--- Required work ---
Write out each record again exactly as it stands.

[Data listing]
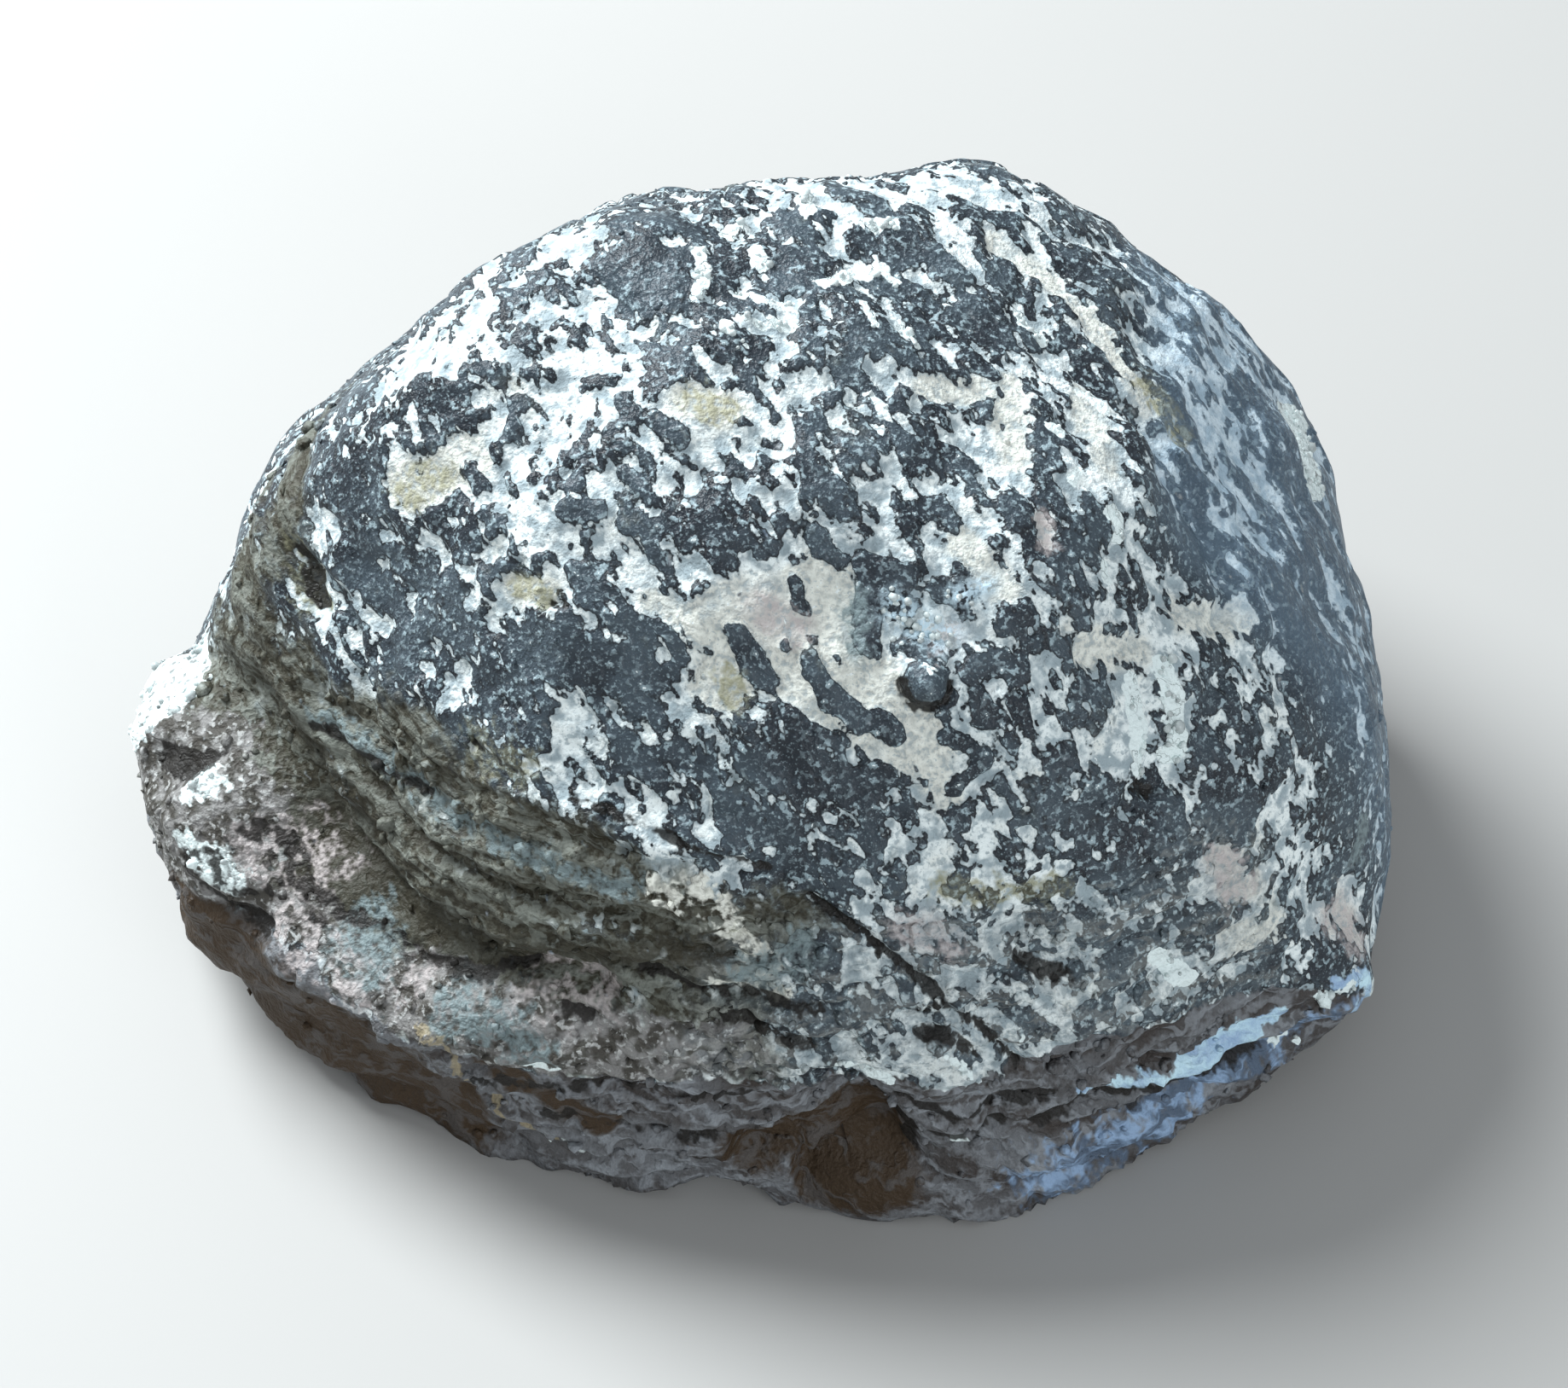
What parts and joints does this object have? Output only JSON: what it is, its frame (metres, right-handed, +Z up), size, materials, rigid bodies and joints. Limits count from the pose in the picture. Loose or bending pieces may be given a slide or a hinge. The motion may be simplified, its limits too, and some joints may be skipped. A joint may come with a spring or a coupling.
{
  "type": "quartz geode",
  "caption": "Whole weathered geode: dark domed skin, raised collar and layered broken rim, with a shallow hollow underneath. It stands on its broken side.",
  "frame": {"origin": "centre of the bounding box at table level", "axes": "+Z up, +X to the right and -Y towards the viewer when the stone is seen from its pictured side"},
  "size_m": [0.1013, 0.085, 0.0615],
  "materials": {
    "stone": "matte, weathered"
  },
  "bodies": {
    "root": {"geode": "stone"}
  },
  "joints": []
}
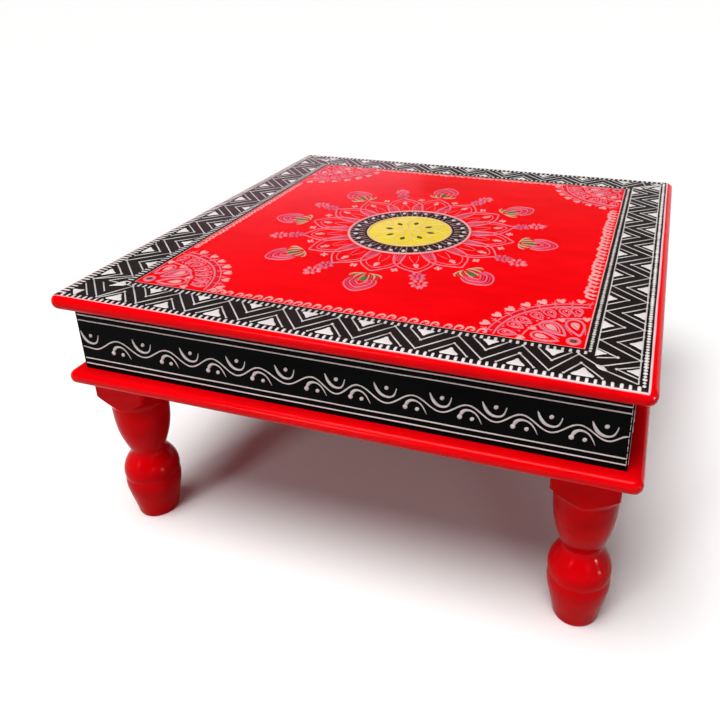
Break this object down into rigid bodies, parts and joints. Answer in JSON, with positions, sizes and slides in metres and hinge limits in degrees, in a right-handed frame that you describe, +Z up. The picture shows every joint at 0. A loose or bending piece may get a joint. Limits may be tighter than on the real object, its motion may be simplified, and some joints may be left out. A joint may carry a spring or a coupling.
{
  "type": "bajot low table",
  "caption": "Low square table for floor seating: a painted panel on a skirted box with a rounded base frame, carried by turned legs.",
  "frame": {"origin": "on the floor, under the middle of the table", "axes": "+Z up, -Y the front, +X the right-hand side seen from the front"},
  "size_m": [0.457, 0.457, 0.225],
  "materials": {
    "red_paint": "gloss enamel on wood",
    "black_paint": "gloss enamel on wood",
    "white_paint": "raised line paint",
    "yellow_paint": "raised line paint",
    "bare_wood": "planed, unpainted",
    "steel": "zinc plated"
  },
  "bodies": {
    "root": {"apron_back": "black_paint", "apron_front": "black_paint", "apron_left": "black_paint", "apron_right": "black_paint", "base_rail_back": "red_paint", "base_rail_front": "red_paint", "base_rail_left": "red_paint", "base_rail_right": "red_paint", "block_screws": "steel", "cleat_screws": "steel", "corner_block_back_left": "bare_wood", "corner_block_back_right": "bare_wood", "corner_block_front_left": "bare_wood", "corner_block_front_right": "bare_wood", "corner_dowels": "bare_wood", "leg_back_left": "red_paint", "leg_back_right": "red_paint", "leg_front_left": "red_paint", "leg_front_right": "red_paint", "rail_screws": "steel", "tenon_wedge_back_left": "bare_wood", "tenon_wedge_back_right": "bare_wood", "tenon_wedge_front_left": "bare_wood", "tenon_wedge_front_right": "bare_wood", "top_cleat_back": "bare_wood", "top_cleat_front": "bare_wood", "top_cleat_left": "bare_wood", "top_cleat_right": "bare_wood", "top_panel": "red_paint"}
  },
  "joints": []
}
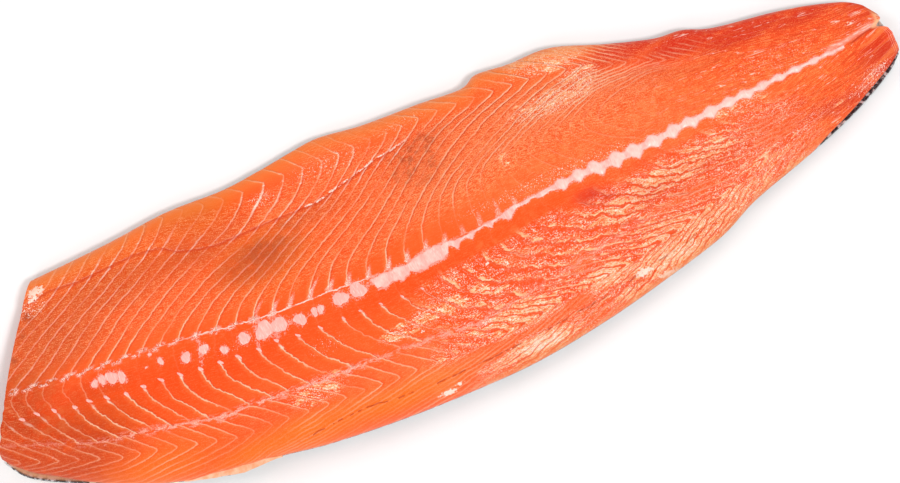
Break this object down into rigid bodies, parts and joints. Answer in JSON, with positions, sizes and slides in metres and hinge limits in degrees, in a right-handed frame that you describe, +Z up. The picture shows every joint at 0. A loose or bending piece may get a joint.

--- Task solution ---
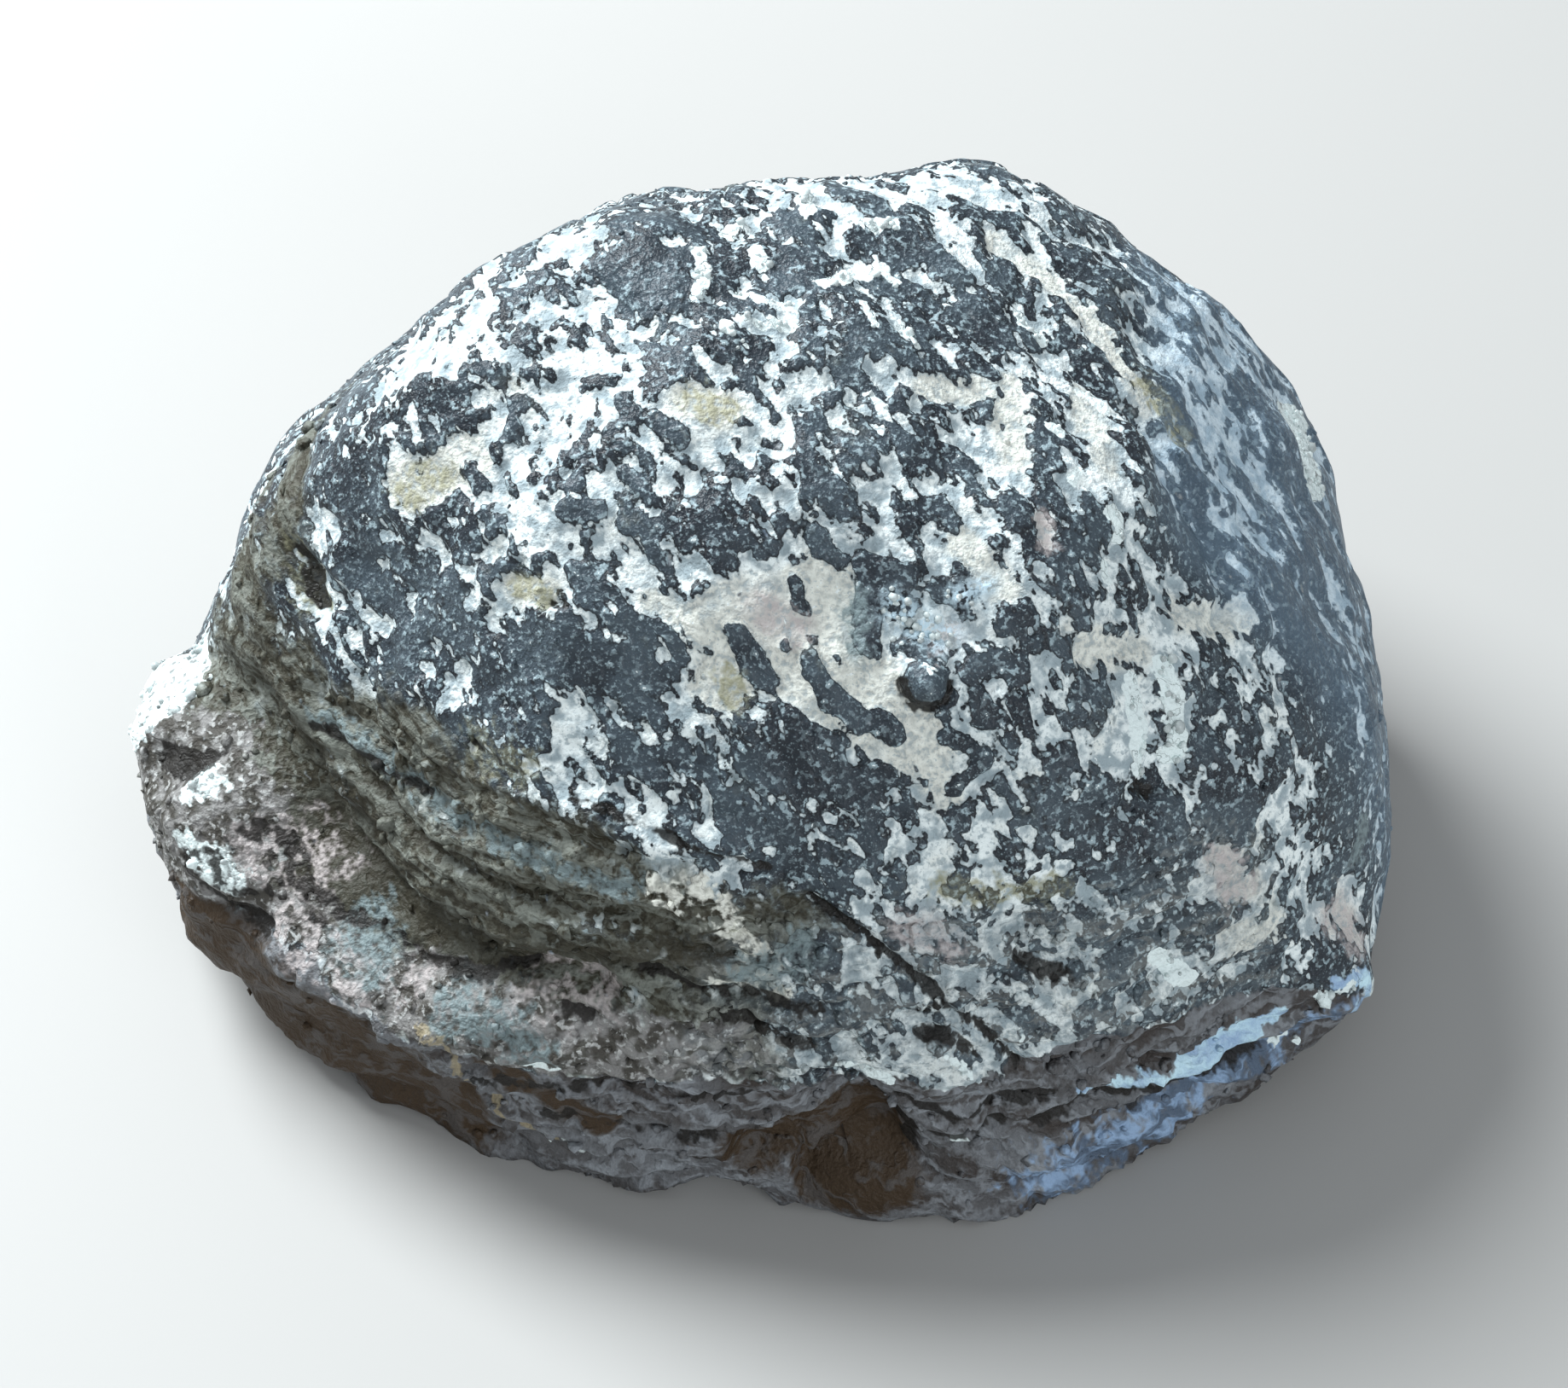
What parts and joints does this object have? Output only JSON: what it is, its frame (metres, right-handed, +Z up), size, materials, rigid bodies and joints. Limits count from the pose in the picture. Loose or bending pieces may be given a slide or a hinge. The motion may be simplified, its limits too, and some joints may be skipped. A joint may come with a spring or a coupling.
{
  "type": "quartz geode",
  "caption": "Whole weathered geode: dark domed skin, raised collar and layered broken rim, with a shallow hollow underneath. It stands on its broken side.",
  "frame": {"origin": "centre of the bounding box at table level", "axes": "+Z up, +X to the right and -Y towards the viewer when the stone is seen from its pictured side"},
  "size_m": [0.1013, 0.085, 0.0615],
  "materials": {
    "stone": "matte, weathered"
  },
  "bodies": {
    "root": {"geode": "stone"}
  },
  "joints": []
}
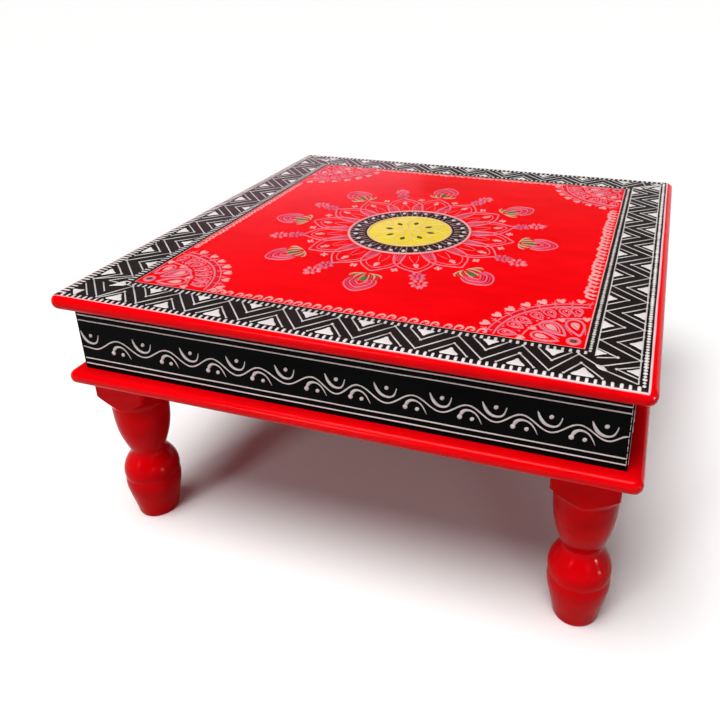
Break this object down into rigid bodies, parts and joints. Answer in JSON, with positions, sizes and slides in metres and hinge limits in degrees, in a right-handed frame that you describe, +Z up. The picture shows every joint at 0. A loose or bending piece may get a joint. Limits may be tighter than on the real object, its motion may be simplified, and some joints may be left out. A joint may carry a spring or a coupling.
{
  "type": "bajot low table",
  "caption": "Low square table for floor seating: a painted panel on a skirted box with a rounded base frame, carried by turned legs.",
  "frame": {"origin": "on the floor, under the middle of the table", "axes": "+Z up, -Y the front, +X the right-hand side seen from the front"},
  "size_m": [0.457, 0.457, 0.225],
  "materials": {
    "red_paint": "gloss enamel on wood",
    "black_paint": "gloss enamel on wood",
    "white_paint": "raised line paint",
    "yellow_paint": "raised line paint",
    "bare_wood": "planed, unpainted",
    "steel": "zinc plated"
  },
  "bodies": {
    "root": {"apron_back": "black_paint", "apron_front": "black_paint", "apron_left": "black_paint", "apron_right": "black_paint", "base_rail_back": "red_paint", "base_rail_front": "red_paint", "base_rail_left": "red_paint", "base_rail_right": "red_paint", "block_screws": "steel", "cleat_screws": "steel", "corner_block_back_left": "bare_wood", "corner_block_back_right": "bare_wood", "corner_block_front_left": "bare_wood", "corner_block_front_right": "bare_wood", "corner_dowels": "bare_wood", "leg_back_left": "red_paint", "leg_back_right": "red_paint", "leg_front_left": "red_paint", "leg_front_right": "red_paint", "rail_screws": "steel", "tenon_wedge_back_left": "bare_wood", "tenon_wedge_back_right": "bare_wood", "tenon_wedge_front_left": "bare_wood", "tenon_wedge_front_right": "bare_wood", "top_cleat_back": "bare_wood", "top_cleat_front": "bare_wood", "top_cleat_left": "bare_wood", "top_cleat_right": "bare_wood", "top_panel": "red_paint"}
  },
  "joints": []
}
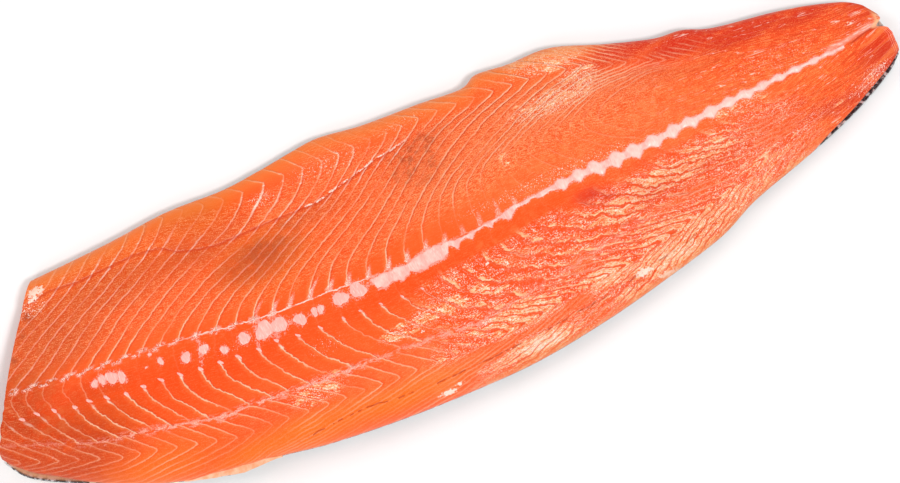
Break this object down into rigid bodies, parts and joints. Answer in JSON, with positions, sizes and slides in metres and hinge limits in degrees, in a right-handed frame that you describe, +Z up. The picture shows every joint at 0. A loose or bending piece may get a joint.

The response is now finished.